Directive
Write out only the tail of the records, beginning at the line containing "More parts follow." and including the last line, exactly as written.
## Start Records for this exercise
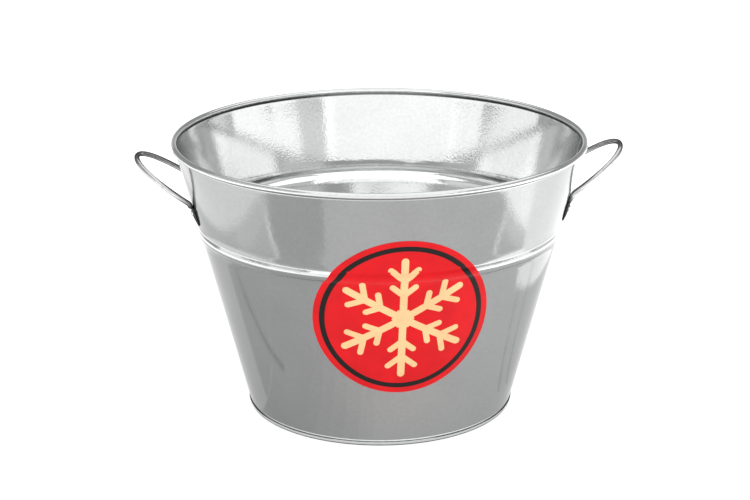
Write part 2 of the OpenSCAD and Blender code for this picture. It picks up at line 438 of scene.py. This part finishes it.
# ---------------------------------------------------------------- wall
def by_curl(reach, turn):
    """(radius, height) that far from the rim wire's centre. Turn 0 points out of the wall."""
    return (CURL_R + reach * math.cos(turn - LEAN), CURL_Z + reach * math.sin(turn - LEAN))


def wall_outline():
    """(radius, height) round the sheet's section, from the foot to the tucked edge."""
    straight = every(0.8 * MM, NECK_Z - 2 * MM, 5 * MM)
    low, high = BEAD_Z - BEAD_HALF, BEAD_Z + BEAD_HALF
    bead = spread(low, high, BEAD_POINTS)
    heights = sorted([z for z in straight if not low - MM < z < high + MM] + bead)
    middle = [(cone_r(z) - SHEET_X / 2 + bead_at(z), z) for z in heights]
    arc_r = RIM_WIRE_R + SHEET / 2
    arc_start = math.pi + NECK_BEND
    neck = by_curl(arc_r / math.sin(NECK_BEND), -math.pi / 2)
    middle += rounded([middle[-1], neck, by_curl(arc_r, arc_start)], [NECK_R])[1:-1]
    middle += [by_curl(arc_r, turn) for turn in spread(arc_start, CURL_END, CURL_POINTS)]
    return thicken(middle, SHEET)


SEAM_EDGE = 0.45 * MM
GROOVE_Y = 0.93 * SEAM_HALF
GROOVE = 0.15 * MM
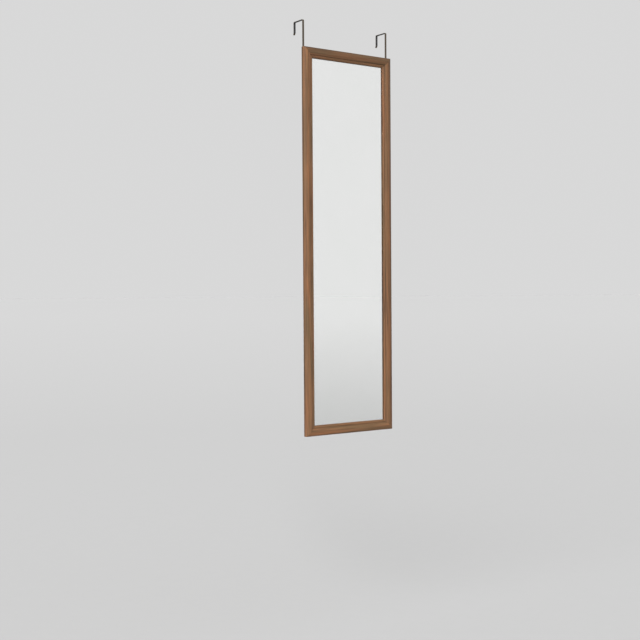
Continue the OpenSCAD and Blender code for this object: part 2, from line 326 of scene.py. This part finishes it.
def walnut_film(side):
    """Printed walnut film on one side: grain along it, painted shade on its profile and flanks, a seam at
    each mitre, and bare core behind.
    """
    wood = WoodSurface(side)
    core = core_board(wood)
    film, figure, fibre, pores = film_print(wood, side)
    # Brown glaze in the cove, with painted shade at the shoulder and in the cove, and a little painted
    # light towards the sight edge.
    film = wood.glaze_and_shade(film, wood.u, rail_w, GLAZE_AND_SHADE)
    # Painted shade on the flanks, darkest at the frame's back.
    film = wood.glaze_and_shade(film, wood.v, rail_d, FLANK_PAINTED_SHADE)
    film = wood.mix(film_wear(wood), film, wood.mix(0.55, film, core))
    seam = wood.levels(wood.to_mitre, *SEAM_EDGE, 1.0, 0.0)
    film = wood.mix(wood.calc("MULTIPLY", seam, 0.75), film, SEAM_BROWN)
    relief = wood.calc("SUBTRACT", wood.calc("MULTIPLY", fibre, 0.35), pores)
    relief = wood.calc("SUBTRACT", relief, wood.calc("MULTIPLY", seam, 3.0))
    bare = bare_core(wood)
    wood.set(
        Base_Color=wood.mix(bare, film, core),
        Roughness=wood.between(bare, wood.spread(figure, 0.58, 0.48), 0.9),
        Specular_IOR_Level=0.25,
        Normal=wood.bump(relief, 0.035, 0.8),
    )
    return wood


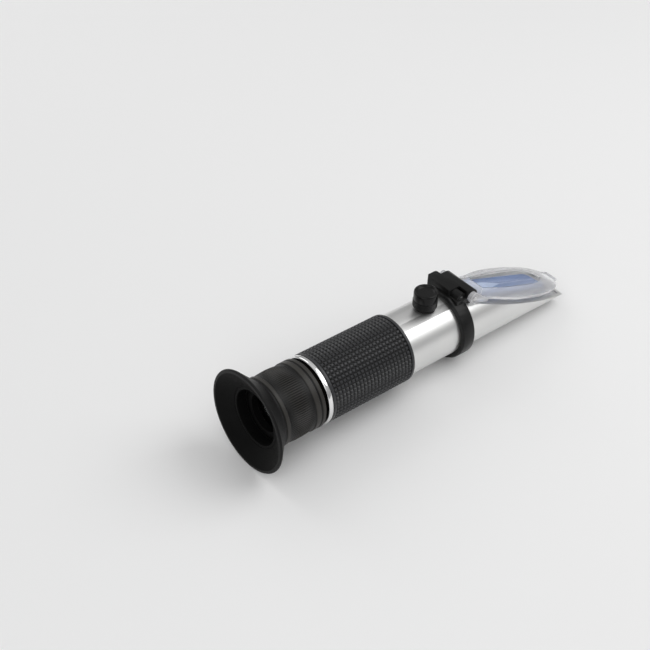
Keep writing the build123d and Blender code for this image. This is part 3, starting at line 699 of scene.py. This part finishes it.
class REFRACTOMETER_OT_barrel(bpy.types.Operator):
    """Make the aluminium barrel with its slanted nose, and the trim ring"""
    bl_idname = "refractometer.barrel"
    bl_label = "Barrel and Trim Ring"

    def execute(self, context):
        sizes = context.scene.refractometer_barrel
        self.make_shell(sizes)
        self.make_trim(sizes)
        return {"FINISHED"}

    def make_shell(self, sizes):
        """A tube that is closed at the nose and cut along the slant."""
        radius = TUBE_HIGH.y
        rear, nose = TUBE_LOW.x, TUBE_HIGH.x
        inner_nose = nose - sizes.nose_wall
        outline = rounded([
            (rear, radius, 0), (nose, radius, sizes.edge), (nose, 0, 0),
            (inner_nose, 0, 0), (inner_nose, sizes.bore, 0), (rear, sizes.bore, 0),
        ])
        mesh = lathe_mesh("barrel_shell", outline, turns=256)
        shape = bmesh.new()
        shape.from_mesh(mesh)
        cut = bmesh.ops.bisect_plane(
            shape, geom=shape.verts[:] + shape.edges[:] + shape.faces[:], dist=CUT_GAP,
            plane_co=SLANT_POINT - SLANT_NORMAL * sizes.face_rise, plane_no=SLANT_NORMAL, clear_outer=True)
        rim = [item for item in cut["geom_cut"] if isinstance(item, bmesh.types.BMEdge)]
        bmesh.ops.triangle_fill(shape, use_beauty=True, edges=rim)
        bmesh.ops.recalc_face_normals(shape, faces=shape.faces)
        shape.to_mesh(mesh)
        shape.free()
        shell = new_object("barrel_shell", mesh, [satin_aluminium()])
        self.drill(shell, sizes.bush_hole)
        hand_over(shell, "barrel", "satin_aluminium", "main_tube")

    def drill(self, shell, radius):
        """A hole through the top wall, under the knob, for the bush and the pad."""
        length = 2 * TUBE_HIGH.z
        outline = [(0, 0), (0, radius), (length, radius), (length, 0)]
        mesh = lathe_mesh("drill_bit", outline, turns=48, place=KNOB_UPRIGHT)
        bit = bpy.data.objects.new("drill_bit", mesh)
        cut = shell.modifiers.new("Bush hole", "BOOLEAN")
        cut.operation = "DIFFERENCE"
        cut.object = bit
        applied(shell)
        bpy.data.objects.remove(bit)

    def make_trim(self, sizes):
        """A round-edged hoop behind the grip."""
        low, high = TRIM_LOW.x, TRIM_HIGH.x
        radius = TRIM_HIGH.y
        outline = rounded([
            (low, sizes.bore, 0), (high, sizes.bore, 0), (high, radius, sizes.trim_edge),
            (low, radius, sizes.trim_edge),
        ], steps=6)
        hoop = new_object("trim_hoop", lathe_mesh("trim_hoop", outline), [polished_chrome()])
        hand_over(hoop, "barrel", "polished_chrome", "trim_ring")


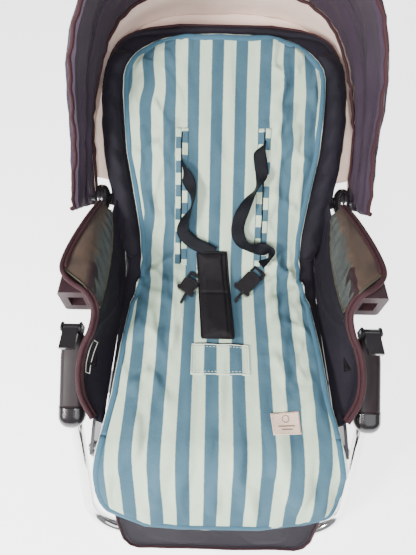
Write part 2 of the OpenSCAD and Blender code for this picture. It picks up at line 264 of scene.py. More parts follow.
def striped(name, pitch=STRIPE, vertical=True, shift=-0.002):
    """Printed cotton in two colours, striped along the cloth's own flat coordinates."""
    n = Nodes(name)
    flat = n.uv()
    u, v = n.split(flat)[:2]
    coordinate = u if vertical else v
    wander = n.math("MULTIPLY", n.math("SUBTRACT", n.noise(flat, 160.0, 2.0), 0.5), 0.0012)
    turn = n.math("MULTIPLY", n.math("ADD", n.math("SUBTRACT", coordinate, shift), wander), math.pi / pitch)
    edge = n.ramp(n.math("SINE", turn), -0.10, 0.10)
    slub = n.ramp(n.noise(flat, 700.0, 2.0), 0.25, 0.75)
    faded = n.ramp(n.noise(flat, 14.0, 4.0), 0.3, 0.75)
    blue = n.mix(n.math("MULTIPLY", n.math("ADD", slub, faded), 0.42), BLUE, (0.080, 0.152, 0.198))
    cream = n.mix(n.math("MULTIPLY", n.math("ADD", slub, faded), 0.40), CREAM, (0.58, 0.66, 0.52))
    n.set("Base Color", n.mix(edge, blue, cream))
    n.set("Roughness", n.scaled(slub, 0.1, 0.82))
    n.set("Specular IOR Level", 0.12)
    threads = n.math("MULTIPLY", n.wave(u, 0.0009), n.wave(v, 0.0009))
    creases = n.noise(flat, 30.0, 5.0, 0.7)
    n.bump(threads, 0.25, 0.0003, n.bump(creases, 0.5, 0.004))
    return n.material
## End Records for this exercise
Answer to this task
Write part 2 of the OpenSCAD and Blender code for this picture. It picks up at line 264 of scene.py. More parts follow.
def striped(name, pitch=STRIPE, vertical=True, shift=-0.002):
    """Printed cotton in two colours, striped along the cloth's own flat coordinates."""
    n = Nodes(name)
    flat = n.uv()
    u, v = n.split(flat)[:2]
    coordinate = u if vertical else v
    wander = n.math("MULTIPLY", n.math("SUBTRACT", n.noise(flat, 160.0, 2.0), 0.5), 0.0012)
    turn = n.math("MULTIPLY", n.math("ADD", n.math("SUBTRACT", coordinate, shift), wander), math.pi / pitch)
    edge = n.ramp(n.math("SINE", turn), -0.10, 0.10)
    slub = n.ramp(n.noise(flat, 700.0, 2.0), 0.25, 0.75)
    faded = n.ramp(n.noise(flat, 14.0, 4.0), 0.3, 0.75)
    blue = n.mix(n.math("MULTIPLY", n.math("ADD", slub, faded), 0.42), BLUE, (0.080, 0.152, 0.198))
    cream = n.mix(n.math("MULTIPLY", n.math("ADD", slub, faded), 0.40), CREAM, (0.58, 0.66, 0.52))
    n.set("Base Color", n.mix(edge, blue, cream))
    n.set("Roughness", n.scaled(slub, 0.1, 0.82))
    n.set("Specular IOR Level", 0.12)
    threads = n.math("MULTIPLY", n.wave(u, 0.0009), n.wave(v, 0.0009))
    creases = n.noise(flat, 30.0, 5.0, 0.7)
    n.bump(threads, 0.25, 0.0003, n.bump(creases, 0.5, 0.004))
    return n.material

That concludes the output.